I am very much fascinated with nature and cultural heritage; I try to reflect these elements in my art. One of my favourite artworks would be ‘The Heritage’ which I created in 1997. It is an assortment of nature and our unique architecture. Also I have showcased our geographical regions: hills, mountains, and Terai with a picture of Lord Ganesha which represents Kathmandu as city of religious heritage. Every time I see this painting I feel patriotic and proud.

Pratima Rana Pande
Art Collector

One of my favourite artworks would be a beautiful painting by the veteran artist Samundra Man Shrestha called Shiva and Parvati Dancing in Kailash. In this painting, the forms are very fluid and the background is very exquisite. Also details of the jewellery and the clothes that both the Gods are wearing are brilliant. It’s a painting that requires more than words to explain its beauty, one needs to actually see it to understand it.

Manish Lal Shrestha
Multidimensional Visual Artist

Although, each of my artworks give me abundance of happiness, Project 1336 is extra special for me. One day I saw a group of women knitting together in a small courtyard and sharing their life stories. Witnessing them laugh, enjoy and work at the same time, I decided to design Project 1336. I realised knitting has a connection to life. Similar to the threads, life is never straight; it has its ups and downs. This installation art has 1336m long multicoloured woollen ropes. It is the result of the contribution of many people especially women who have helped in knitting it together. I feel this artwork has made people smile.

Sushma Shakya
Visual Artist

A piece of art that is very special to me is Reverence for Newari Architecture, as it reflects my roots. This painting takes me back to my childhood when things were simple and we were not glued to our gadgets.

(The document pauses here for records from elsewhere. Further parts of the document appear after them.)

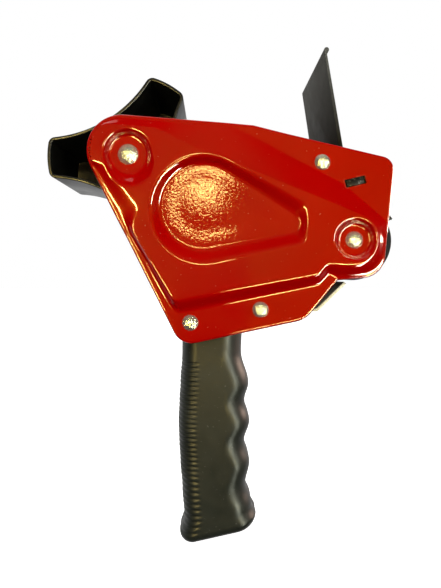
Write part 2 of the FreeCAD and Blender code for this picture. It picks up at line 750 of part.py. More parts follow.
def grip_yoke():
    """Wide head of one grip shell, between the plate and the middle plane."""
    back = (GRIP_SCREW_BACK[0], GRIP_SCREW_BACK[1], YOKE_RADIUS)
    front = (GRIP_SCREW_FRONT[0], GRIP_SCREW_FRONT[1], YOKE_RADIUS - 0.001)
    yoke = slab(hull_face(back, front, 0), -INNER_HALF, 0)
    floor = GUIDE_BACK[1] + GUIDE_THICK / 2
    nose = Part.makeBox(NOSE_FRONT - GRIP_SCREW_FRONT[0], INNER_HALF, NOSE_TOP - floor,
                        V(GRIP_SCREW_FRONT[0], -INNER_HALF, floor))
    return yoke.fuse(nose)


def grip_shell():
    """Near half of the hollow pistol grip with its yoke."""
    body = grip_body().fuse(grip_yoke())
    body = body.cut(slab(rounded_face(GRIP_HOLLOW, 0), -GRIP_HALF + GRIP_WALL, 0))
    for place in (GRIP_SCREW_BACK, GRIP_SCREW_FRONT):
        body = body.cut(cylinder(place, SCREW_RADIUS + BORE_GAP, -INNER_HALF, 0))
    pilot = V(GUIDE_SCREW_X, -GUIDE_SCREW_Y, GUIDE_BACK[1])
    body = body.cut(Part.makeCylinder(GUIDE_SCREW_RADIUS, GUIDE_SCREW_LENGTH, pilot))
    return body.removeSplitter()


def grip_near(shell):
    return shell.cut(cylinder(TIE_SCREW, TIE_SCREW_RADIUS, -TIE_DEPTH, 0))


def grip_far(shell):
    """Far half, counterbored for the tie screw."""
    far = mirrored(shell)
    far = far.cut(cylinder(TIE_SCREW, TIE_SCREW_RADIUS + BORE_GAP, 0, GRIP_HALF))
    return far.cut(cylinder(TIE_SCREW, TIE_HEAD_RADIUS + BORE_GAP, TIE_HEAD_SEAT, GRIP_HALF))


def grip_tie_screw():
    """Screw that closes the two shells near the butt."""
    screw = cylinder(TIE_SCREW, TIE_SCREW_RADIUS, -TIE_DEPTH, TIE_HEAD_SEAT)
    top = TIE_HEAD_SEAT + TIE_HEAD_HEIGHT
    head = cylinder(TIE_SCREW, TIE_HEAD_RADIUS, TIE_HEAD_SEAT, top)
    for length, height in ((RECESS_SPAN, RECESS_WIDTH), (RECESS_WIDTH, RECESS_SPAN)):
        head = head.cut(box_about(TIE_SCREW, length, height, top - RECESS_DEPTH, top, 0))
    return screw.fuse(head)


def main():
    os.makedirs("parts", exist_ok=True)
    shell = grip_shell()
    near_bushing = roller_bushing()
    nodes = {
        "side_plate": [side_plate()],
        "far_plate": [far_plate()],
        "plate_screws": [plate_screw(place) for place in PLATE_SCREWS],
        "plate_washers": [plate_washer(place) for place in PLATE_SCREWS],
        "plate_nuts": [plate_nut(place) for place in PLATE_SCREWS],
        "head_spacer": [head_spacer()],
        "hub_axle": [hub_axle()],
        "hub_washer": [hub_washer()],
        "tape_hub": [tape_hub()],
        "hub_bushing": [hub_bushing()],
        "brake_washer": [brake_washer()],
        "pressure_washer": [pressure_washer()],
        "disc_springs": disc_springs(),
        "tension_knob": [tension_knob()],
        "knob_insert": [knob_insert()],
        "roller_axle": [roller_axle()],
        "axle_nut": [axle_nut()],
        "roller_core": [roller_core()],
        "roller_sleeve": [roller_sleeve()],
        "roller_bushings": [near_bushing, mirrored(near_bushing)],
        "blade_holder": [blade_holder()],
        "cutter_blade": [cutter_blade()],
        "blade_rivets": blade_rivets(),
        "wiper_flap": [wiper_flap()],
        "wiper_pin": [wiper_pin()],
        "wiper_spring": [wiper_spring()],
        "tape_guide": [tape_guide()],
        "guide_screws": [guide_screw(-GUIDE_SCREW_Y), guide_screw(GUIDE_SCREW_Y)],
        "grip_near": [grip_near(shell)],
        "grip_far": [grip_far(shell)],
        "grip_tie_screw": [grip_tie_screw()],
    }
    for name, solids in nodes.items():
        save(name, solids)


main()
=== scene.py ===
import json
import math

import bmesh
import bpy
import numpy as np
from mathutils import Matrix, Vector
from mathutils.geometry import delaunay_2d_cdt


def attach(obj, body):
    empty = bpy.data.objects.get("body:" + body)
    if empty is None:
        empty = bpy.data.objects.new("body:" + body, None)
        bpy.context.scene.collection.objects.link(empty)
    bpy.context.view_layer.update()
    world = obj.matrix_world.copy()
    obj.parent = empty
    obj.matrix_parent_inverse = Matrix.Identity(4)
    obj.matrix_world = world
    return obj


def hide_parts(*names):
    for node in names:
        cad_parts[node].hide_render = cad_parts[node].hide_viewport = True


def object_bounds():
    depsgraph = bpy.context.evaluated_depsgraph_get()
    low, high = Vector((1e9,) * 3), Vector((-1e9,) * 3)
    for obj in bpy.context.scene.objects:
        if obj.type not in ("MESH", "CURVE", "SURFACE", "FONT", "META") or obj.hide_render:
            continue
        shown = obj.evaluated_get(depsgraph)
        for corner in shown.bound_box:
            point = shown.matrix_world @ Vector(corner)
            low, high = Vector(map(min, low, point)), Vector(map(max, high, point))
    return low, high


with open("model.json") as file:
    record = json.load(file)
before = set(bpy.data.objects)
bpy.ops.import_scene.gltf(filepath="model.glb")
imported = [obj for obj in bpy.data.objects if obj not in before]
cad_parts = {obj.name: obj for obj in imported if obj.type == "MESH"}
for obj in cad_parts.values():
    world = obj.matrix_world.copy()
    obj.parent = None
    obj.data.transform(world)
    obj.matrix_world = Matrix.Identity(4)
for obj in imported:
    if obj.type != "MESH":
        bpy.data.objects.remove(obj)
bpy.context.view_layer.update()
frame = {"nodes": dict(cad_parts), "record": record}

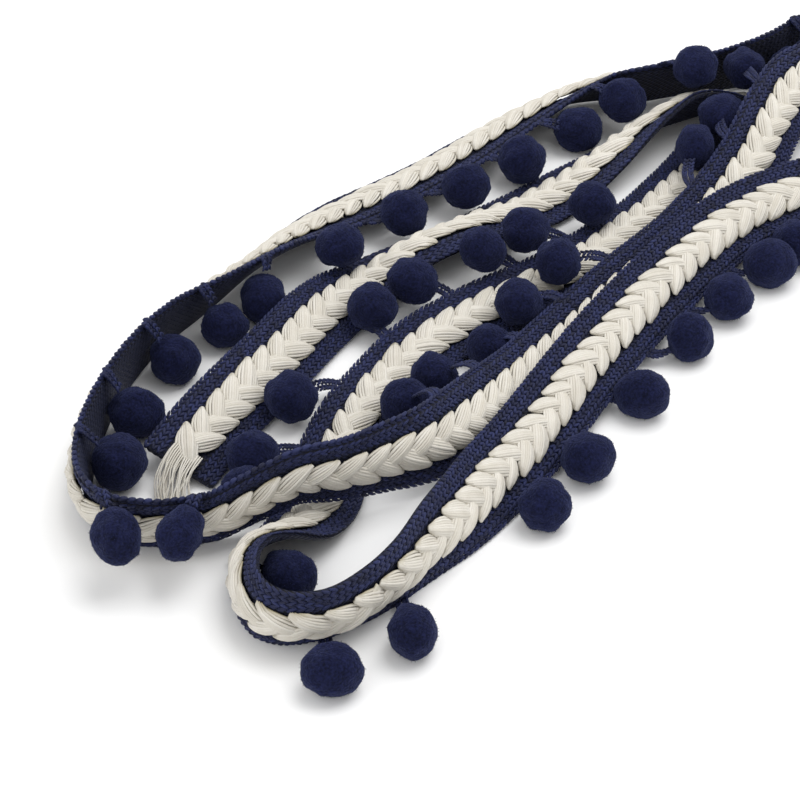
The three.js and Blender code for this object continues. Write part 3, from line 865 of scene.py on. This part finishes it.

In the painting, I have left a lot of white lacuna to showcase the past; Kathmandu was not jam-packed and there used to be large areas for children to play. In the frame of the main image, I have incorporated ancient architecture of Kathmandu. I have also portrayed the aesthetics of Pauva; a luxurious scroll painting. Today, Kathmandu’s beauty is somewhat fading due to urbansation, and this painting is a reminder for me on how pretty once the city used to be. It is currently being displayed at an exhibition in Siddhartha Art Gallery.

Kurchi Dasgupta

The process of making a piece of art is always painful for me. To create something out of nothing is difficult and a daunting process. And there is no standard marker for me to know whether the work is near completion. But I know that my destination is near as soon as a feeling of joy begins to permeate the workspace, even though the work itself might be dealing with grave issues. A certain visual harmony begins to emerge and transforms into a silent but palpable aural harmony. I usually let go of the ‘making’ process when this music emerges from work. And so, though my works usually deal with grave socio-economic and planetary issues, I have been lucky to experience joy every time. Thankfully, with the passage of time and enhanced skills, it is easier and easier to experience this joy.

The work I have here was created a few months after the 2015 earthquake. As it’s called In Retrospect, it looks back upon the ten years of my living in Nepal. It brings together moments of fun and absurdity, and the inescapable realities of both Kolkata and Kathmandu. In Retrospect is the most lighthearted and joyous piece from the past 14 years for me.